Denmark’s watercoolers are still vibrating one week on from the climax of DR1’s most popular show of the late summer.
The forces of good and evil collided on the final judging table of ‘Den Store Bagedyst’, the Danish version of ‘The Great British Bake Off’, which regularly attracted a million viewers over its eight-week run before concluding last week on Wednesday.
Because after the show, it transpired that one of the cakes was a fake – a three-tiered homage to Batman, Spiderman and Superman submitted by 21-year-old Mette Hassing Mikkelsen.
Anyone with a knowledge of superheroes will tell you they have their fair share of impostors, but that hasn’t stopped people from calling foul across the land.
The proof is in the pudding or, at least in this case, the cake, they argue.
Can you plagiarise a cake?
DR has even opened a poll on its website to ask the public’s opinion on whether the copying amounts to plagiarism.
Mikkelsen has rejected the claims.
“Yes, I found inspiration on the net,” she told Metroexpress.

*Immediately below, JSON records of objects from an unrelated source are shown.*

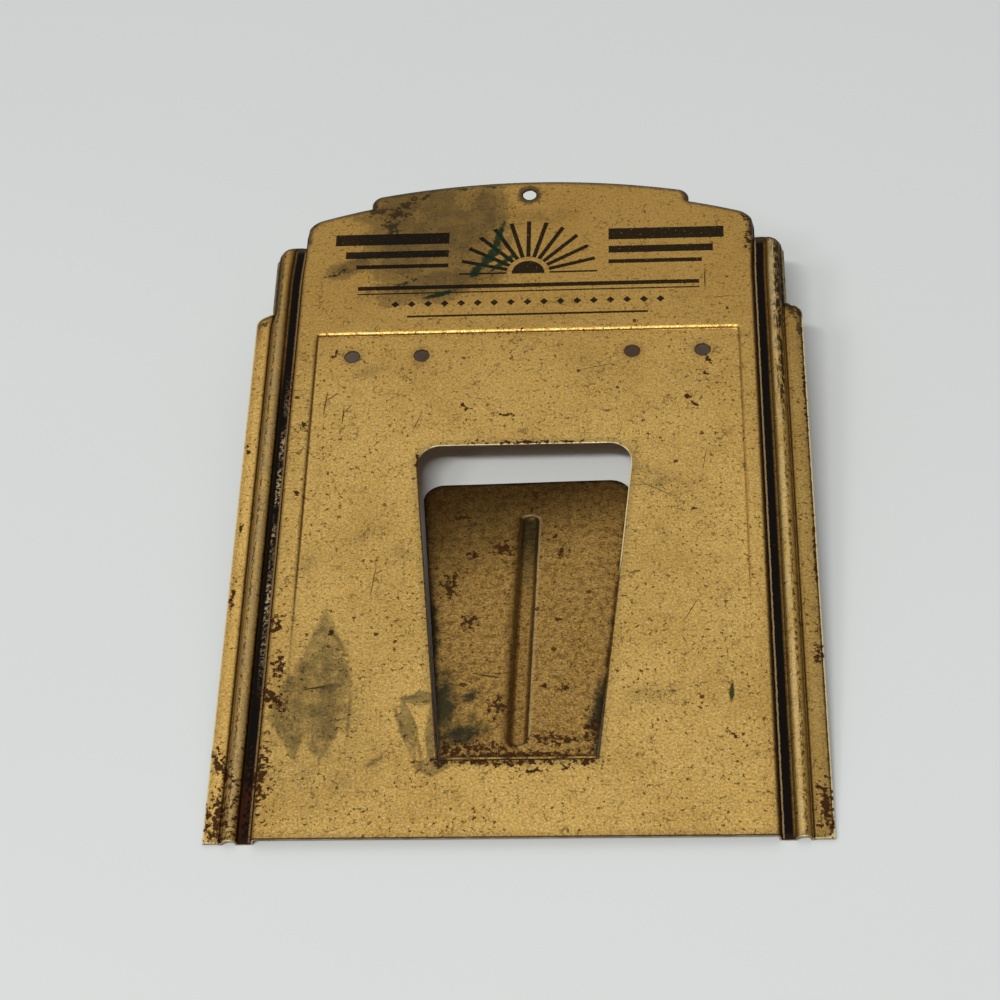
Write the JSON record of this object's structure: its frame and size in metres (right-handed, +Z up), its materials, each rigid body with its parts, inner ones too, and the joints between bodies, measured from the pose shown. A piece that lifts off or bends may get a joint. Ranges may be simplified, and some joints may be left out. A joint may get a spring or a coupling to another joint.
{
  "type": "easel back sign plate",
  "caption": "Stamped tinplate pad holder sign with a stepped top, fluted sides, pressed panel, punched holes and a bent-back easel strut on a fold.",
  "frame": {"origin": "centre of the bounding box on the table that the sign lies on, leaning back on its bottom edge and its strut", "axes": "+X across the sign to the right as read, +Y from the bottom edge towards the crown, +Z up from the table"},
  "size_m": [0.0952, 0.1325, 0.0178],
  "materials": {
    "gold_lacquer": "worn gold lacquer over tinplate, semi-gloss",
    "dulled_gold_lacquer": "darkened and stained gold lacquer over tinplate"
  },
  "bodies": {
    "plate": {"face_plate": "gold_lacquer"},
    "strut": {"easel_strut": "dulled_gold_lacquer"}
  },
  "joints": [
    {"name": "strut_fold", "type": "hinge", "parent": "plate", "child": "strut", "pos_m": [0, -0.05269, 0.00339], "axis": [-1, 0, 0], "range_deg": [-10, 75]}
  ]
}
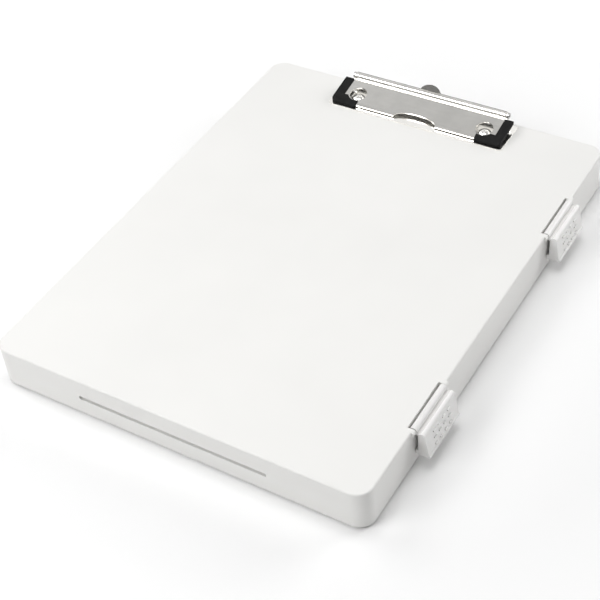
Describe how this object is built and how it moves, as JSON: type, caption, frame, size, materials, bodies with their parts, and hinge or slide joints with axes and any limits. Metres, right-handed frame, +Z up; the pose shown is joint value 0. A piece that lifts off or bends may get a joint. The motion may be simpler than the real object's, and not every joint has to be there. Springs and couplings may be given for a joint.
{
  "type": "storage clipboard box",
  "caption": "Flat box for paper with a side-hinged cover held by latches, a slot in the front wall and a sprung sheet-metal clip on top.",
  "frame": {"origin": "centre of the tray's flat underside, which is the face that the box rests on", "axes": "+X towards the latch side, +Y towards the clip end, +Z up"},
  "size_m": [0.2551, 0.31, 0.0418],
  "materials": {
    "cover_plastic": "smooth moulded white plastic with a low sheen",
    "tray_plastic": "moulded white plastic, slightly duller than the cover",
    "plated_steel": "nickel-plated sheet steel, satin bright",
    "pin_steel": "drawn bright steel",
    "black_rubber": "black moulded rubber, matte"
  },
  "bodies": {
    "base": {"base_tray": "tray_plastic"},
    "cover": {"top_cover": "cover_plastic", "cover_hinge_pin_front": "pin_steel", "cover_hinge_pin_middle": "pin_steel", "cover_hinge_pin_rear": "pin_steel", "latch_pin_near": "pin_steel", "latch_pin_far": "pin_steel", "clip_base_plate": "plated_steel", "clip_hinge_rod": "pin_steel", "rod_retainers": "pin_steel", "clip_spring_left": "pin_steel", "clip_spring_right": "pin_steel", "clip_rivets": "plated_steel", "rivet_washers": "pin_steel"},
    "near_latch": {"latch_near": "cover_plastic"},
    "far_latch": {"latch_far": "cover_plastic"},
    "jaw": {"clip_jaw": "plated_steel", "corner_cap_left": "black_rubber", "corner_cap_right": "black_rubber"}
  },
  "joints": [
    {"name": "cover_hinge", "type": "hinge", "parent": "base", "child": "cover", "pos_m": [-0.1232, 0, 0.0032], "axis": [0, -1, 0], "range_deg": [0, 100]},
    {"name": "near_latch_hinge", "type": "hinge", "parent": "cover", "child": "near_latch", "pos_m": [0.1196, -0.0856, 0.0258], "axis": [0, -1, 0], "range_deg": [0, 140]},
    {"name": "far_latch_hinge", "type": "hinge", "parent": "cover", "child": "far_latch", "pos_m": [0.1196, 0.0824, 0.0258], "axis": [0, -1, 0], "range_deg": [0, 140]},
    {"name": "jaw_hinge", "type": "hinge", "parent": "cover", "child": "jaw", "pos_m": [0, 0.1515, 0.0353], "axis": [-1, 0, 0], "range_deg": [0, 30], "stiffness_Nm_per_rad": 0.3, "springref_deg": -34.38}
  ]
}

“But I don’t understand all of the criticism. I took the idea further myself, so it became my cake. If I made a tray bake, would I be accused of copying all of the bakers in Denmark?”
Popular with public and press
In any case, Mikkelsen did not win. That honour befell 25-year-old whist-kid Tobias Hamann-Pedersen, whose crowning moment was witnessed by 1.2 million Danes – well over 20 percent of the population.
The show is also popular in the UK where similar controversies, Alaskagate in 2014 and Custardgate in 2013, have titillated the public’s sweet spot for a sticky story.